--- Listed entries ---
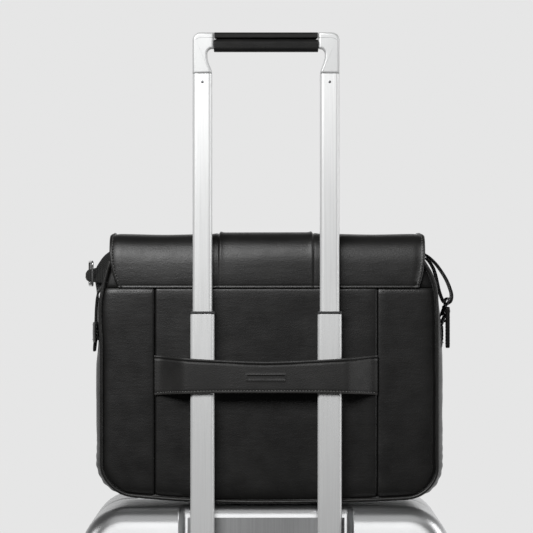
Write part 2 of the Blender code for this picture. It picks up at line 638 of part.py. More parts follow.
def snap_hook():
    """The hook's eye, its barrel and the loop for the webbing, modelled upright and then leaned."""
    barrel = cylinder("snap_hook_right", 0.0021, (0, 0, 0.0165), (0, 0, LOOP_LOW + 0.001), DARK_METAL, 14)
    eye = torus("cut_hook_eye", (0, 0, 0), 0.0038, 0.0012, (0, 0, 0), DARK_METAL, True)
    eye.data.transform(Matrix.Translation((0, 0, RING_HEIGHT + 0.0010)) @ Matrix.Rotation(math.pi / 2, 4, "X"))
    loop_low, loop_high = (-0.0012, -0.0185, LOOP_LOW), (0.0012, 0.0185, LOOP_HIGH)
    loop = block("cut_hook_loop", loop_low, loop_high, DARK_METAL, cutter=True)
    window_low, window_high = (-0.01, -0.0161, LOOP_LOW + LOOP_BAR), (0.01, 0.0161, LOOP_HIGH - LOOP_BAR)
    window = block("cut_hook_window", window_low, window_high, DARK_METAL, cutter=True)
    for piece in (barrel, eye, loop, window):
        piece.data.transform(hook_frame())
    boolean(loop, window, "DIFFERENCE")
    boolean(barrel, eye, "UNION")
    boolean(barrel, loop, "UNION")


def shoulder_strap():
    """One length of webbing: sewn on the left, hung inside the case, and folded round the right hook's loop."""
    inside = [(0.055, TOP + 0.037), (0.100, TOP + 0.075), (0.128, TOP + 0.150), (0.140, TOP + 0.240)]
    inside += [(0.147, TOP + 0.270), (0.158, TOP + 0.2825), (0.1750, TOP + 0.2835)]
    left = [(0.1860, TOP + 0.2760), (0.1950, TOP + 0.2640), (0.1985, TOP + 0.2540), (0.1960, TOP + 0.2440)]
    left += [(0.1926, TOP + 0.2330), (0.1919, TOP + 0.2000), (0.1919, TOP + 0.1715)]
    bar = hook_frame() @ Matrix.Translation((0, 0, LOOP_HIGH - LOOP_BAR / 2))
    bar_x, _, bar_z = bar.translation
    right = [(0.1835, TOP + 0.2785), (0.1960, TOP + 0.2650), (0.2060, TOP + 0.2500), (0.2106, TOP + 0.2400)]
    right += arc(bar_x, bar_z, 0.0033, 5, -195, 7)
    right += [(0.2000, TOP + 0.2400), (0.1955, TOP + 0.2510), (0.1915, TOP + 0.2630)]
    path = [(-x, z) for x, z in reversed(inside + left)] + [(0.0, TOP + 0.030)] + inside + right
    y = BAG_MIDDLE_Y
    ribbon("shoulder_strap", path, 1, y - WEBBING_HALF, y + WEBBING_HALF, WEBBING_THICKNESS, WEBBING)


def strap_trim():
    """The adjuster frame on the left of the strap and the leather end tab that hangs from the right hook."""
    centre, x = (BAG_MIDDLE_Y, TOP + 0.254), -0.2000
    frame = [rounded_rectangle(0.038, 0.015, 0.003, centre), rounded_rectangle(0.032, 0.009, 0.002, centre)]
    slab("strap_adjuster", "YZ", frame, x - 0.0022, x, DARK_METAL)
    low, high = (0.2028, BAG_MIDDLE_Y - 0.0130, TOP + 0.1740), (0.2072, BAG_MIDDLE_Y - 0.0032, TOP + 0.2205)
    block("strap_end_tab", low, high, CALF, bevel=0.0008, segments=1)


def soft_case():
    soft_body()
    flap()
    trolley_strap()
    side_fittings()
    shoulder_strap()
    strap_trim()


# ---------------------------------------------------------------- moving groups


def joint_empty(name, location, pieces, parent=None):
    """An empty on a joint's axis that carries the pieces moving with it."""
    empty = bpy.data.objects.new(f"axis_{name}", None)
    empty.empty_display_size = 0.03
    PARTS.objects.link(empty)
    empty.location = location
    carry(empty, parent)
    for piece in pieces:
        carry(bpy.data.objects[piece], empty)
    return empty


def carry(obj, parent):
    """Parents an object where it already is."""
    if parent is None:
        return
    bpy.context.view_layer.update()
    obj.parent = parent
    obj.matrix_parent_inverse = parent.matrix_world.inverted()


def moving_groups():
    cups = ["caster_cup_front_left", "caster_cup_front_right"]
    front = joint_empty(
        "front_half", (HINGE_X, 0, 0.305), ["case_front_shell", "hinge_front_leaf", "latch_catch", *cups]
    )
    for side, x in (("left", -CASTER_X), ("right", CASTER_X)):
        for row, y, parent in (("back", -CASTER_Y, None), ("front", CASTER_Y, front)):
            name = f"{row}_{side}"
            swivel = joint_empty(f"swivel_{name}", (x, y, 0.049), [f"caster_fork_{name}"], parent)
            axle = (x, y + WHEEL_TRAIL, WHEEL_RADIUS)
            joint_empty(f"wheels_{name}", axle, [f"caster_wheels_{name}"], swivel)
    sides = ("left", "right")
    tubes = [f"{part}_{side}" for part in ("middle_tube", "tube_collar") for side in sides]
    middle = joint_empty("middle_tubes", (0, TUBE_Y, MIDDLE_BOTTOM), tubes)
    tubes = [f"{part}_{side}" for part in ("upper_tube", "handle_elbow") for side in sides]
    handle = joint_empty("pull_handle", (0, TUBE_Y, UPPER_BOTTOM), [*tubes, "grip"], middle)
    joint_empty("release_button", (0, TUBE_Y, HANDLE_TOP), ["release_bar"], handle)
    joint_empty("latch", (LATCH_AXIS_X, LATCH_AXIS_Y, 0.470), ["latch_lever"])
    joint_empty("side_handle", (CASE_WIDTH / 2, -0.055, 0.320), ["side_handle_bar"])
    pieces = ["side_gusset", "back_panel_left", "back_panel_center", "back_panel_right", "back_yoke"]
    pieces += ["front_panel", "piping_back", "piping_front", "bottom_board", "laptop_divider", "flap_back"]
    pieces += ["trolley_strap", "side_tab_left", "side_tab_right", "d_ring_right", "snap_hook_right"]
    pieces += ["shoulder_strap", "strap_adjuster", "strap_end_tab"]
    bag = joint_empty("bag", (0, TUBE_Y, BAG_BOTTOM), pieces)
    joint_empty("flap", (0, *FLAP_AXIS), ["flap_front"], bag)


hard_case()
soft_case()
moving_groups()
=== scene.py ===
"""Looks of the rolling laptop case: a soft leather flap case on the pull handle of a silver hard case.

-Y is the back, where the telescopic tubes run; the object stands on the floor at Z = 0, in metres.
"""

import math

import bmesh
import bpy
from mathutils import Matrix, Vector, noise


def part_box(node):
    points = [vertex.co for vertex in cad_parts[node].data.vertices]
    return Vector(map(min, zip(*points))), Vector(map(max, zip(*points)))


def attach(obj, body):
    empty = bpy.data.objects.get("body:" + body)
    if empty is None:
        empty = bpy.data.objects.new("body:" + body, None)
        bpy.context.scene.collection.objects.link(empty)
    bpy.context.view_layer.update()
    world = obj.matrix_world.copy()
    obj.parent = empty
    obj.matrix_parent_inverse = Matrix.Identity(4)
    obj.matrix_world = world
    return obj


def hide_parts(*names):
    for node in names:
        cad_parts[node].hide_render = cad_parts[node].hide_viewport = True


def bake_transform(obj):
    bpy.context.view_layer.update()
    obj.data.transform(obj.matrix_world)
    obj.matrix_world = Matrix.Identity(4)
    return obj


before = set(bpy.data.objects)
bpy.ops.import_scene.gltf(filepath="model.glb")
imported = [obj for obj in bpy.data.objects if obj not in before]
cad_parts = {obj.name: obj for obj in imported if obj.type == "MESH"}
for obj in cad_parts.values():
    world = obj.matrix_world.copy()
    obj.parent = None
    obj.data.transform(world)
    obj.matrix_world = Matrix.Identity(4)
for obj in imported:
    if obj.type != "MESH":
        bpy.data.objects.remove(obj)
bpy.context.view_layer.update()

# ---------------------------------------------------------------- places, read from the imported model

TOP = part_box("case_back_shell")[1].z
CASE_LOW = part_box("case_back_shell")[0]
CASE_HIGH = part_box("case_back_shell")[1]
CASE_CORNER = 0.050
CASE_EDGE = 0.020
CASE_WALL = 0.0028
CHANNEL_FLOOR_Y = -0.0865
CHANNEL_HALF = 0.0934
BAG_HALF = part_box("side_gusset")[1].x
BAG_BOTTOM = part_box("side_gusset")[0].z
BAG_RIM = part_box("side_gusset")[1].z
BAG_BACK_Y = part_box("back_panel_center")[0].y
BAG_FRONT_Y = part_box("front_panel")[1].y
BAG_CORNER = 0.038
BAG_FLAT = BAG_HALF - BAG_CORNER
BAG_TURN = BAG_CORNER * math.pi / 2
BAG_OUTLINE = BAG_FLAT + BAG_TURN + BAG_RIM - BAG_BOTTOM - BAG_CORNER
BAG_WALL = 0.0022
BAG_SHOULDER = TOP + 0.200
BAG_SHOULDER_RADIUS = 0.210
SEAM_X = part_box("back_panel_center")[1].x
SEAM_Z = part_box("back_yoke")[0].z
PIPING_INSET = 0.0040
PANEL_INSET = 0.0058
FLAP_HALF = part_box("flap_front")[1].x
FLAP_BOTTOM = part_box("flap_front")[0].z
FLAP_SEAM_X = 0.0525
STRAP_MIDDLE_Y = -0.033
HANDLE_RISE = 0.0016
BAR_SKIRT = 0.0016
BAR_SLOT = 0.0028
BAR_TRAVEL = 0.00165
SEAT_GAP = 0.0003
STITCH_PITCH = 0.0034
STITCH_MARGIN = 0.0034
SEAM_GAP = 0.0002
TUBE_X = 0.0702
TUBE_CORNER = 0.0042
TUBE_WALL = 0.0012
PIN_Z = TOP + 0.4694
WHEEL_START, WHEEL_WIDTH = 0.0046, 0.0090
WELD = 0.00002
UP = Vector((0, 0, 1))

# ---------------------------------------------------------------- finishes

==

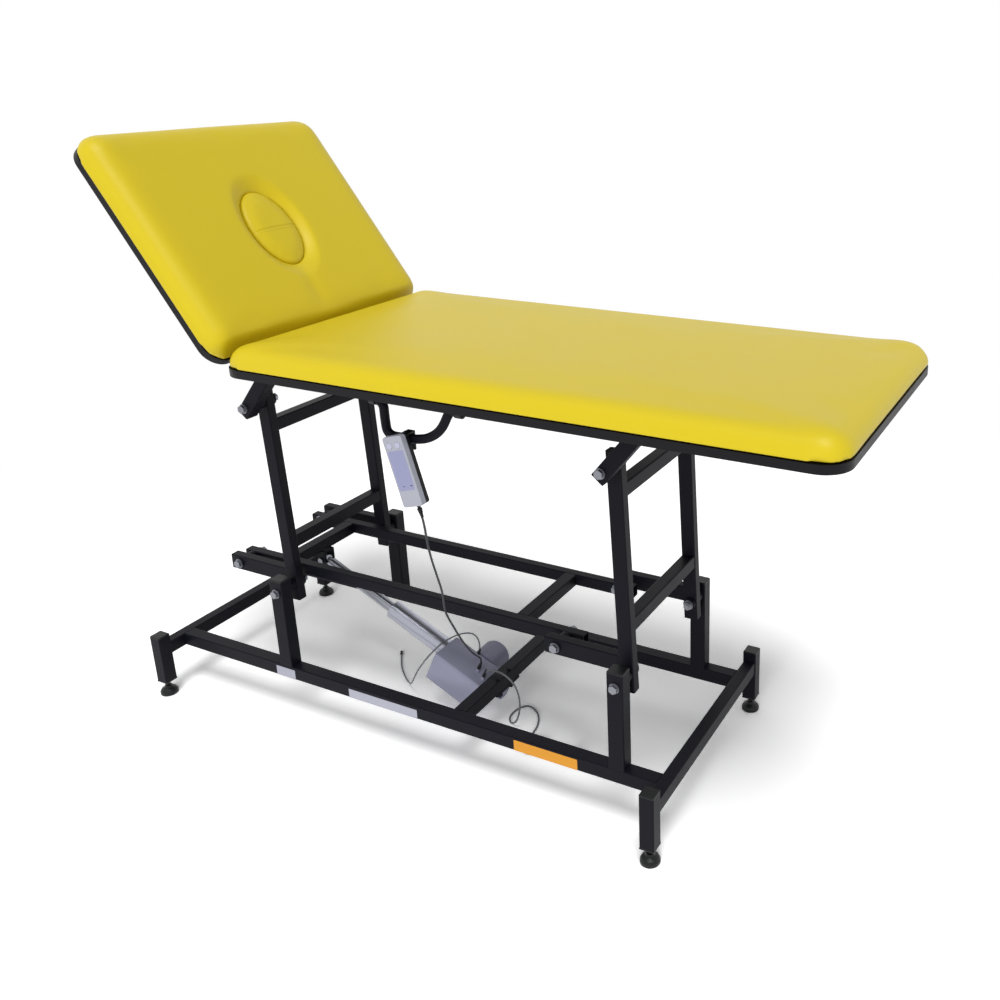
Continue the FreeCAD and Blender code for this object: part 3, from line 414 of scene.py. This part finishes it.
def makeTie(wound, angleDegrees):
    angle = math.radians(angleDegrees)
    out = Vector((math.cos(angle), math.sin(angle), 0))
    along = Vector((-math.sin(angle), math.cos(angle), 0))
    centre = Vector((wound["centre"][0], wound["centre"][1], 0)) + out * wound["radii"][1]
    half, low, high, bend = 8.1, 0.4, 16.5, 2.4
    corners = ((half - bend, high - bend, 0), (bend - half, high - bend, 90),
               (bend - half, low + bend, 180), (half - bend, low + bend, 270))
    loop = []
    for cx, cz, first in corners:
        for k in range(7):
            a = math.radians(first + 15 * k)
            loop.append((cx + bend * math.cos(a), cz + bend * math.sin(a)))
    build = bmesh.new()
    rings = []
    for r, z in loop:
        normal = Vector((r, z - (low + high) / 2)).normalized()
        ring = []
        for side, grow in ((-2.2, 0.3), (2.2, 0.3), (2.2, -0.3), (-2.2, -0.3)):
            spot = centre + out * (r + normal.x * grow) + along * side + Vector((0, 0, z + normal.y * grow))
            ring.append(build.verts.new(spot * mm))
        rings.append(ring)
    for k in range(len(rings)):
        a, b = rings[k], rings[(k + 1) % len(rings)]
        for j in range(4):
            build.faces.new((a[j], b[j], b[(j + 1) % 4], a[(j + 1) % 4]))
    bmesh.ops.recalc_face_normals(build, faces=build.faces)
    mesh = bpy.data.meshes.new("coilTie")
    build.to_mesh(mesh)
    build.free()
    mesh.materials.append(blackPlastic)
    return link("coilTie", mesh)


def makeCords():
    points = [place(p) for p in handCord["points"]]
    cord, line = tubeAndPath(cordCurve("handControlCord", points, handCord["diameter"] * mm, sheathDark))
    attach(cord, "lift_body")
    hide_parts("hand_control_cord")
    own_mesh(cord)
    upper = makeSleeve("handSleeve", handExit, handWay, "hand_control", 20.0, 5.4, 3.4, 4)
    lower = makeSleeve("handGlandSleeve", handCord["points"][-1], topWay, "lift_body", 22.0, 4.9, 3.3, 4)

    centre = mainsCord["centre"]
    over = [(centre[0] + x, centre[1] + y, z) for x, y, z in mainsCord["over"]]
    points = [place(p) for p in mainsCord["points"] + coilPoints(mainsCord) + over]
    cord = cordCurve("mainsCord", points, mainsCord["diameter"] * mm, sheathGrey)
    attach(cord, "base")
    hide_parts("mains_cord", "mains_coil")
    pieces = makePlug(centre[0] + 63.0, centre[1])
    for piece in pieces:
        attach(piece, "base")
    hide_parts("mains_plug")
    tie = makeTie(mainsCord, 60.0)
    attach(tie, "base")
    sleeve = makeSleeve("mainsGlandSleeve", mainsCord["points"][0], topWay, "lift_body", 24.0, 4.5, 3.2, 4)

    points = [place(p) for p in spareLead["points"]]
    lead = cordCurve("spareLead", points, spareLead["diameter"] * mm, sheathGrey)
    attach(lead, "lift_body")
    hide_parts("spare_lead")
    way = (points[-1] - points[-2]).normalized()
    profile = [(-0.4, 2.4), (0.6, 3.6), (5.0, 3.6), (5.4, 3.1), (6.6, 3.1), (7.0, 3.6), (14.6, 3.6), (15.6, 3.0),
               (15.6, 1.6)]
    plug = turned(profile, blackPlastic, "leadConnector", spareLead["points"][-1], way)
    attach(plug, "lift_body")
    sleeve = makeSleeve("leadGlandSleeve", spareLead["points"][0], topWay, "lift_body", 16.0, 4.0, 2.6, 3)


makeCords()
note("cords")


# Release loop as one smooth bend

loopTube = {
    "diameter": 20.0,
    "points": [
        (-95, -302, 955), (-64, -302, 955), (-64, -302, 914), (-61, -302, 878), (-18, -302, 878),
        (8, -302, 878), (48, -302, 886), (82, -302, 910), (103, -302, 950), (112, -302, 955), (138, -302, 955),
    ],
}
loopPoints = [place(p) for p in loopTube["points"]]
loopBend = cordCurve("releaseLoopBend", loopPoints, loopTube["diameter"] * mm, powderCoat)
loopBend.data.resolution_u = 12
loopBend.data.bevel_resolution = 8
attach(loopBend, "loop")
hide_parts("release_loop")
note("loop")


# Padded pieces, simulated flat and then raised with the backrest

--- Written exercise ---
Write the lines again exactly, beginning at the line that has "TUBE_Y, MIDDLE_BOTTOM), tubes)" and stopping after the line that has "bpy.context.scene.collection.objects.link(empty)"; include no other lines.

--- Solution to the exercise ---
    middle = joint_empty("middle_tubes", (0, TUBE_Y, MIDDLE_BOTTOM), tubes)
    tubes = [f"{part}_{side}" for part in ("upper_tube", "handle_elbow") for side in sides]
    handle = joint_empty("pull_handle", (0, TUBE_Y, UPPER_BOTTOM), [*tubes, "grip"], middle)
    joint_empty("release_button", (0, TUBE_Y, HANDLE_TOP), ["release_bar"], handle)
    joint_empty("latch", (LATCH_AXIS_X, LATCH_AXIS_Y, 0.470), ["latch_lever"])
    joint_empty("side_handle", (CASE_WIDTH / 2, -0.055, 0.320), ["side_handle_bar"])
    pieces = ["side_gusset", "back_panel_left", "back_panel_center", "back_panel_right", "back_yoke"]
    pieces += ["front_panel", "piping_back", "piping_front", "bottom_board", "laptop_divider", "flap_back"]
    pieces += ["trolley_strap", "side_tab_left", "side_tab_right", "d_ring_right", "snap_hook_right"]
    pieces += ["shoulder_strap", "strap_adjuster", "strap_end_tab"]
    bag = joint_empty("bag", (0, TUBE_Y, BAG_BOTTOM), pieces)
    joint_empty("flap", (0, *FLAP_AXIS), ["flap_front"], bag)


hard_case()
soft_case()
moving_groups()
=== scene.py ===
"""Looks of the rolling laptop case: a soft leather flap case on the pull handle of a silver hard case.

-Y is the back, where the telescopic tubes run; the object stands on the floor at Z = 0, in metres.
"""

import math

import bmesh
import bpy
from mathutils import Matrix, Vector, noise


def part_box(node):
    points = [vertex.co for vertex in cad_parts[node].data.vertices]
    return Vector(map(min, zip(*points))), Vector(map(max, zip(*points)))


def attach(obj, body):
    empty = bpy.data.objects.get("body:" + body)
    if empty is None:
        empty = bpy.data.objects.new("body:" + body, None)
        bpy.context.scene.collection.objects.link(empty)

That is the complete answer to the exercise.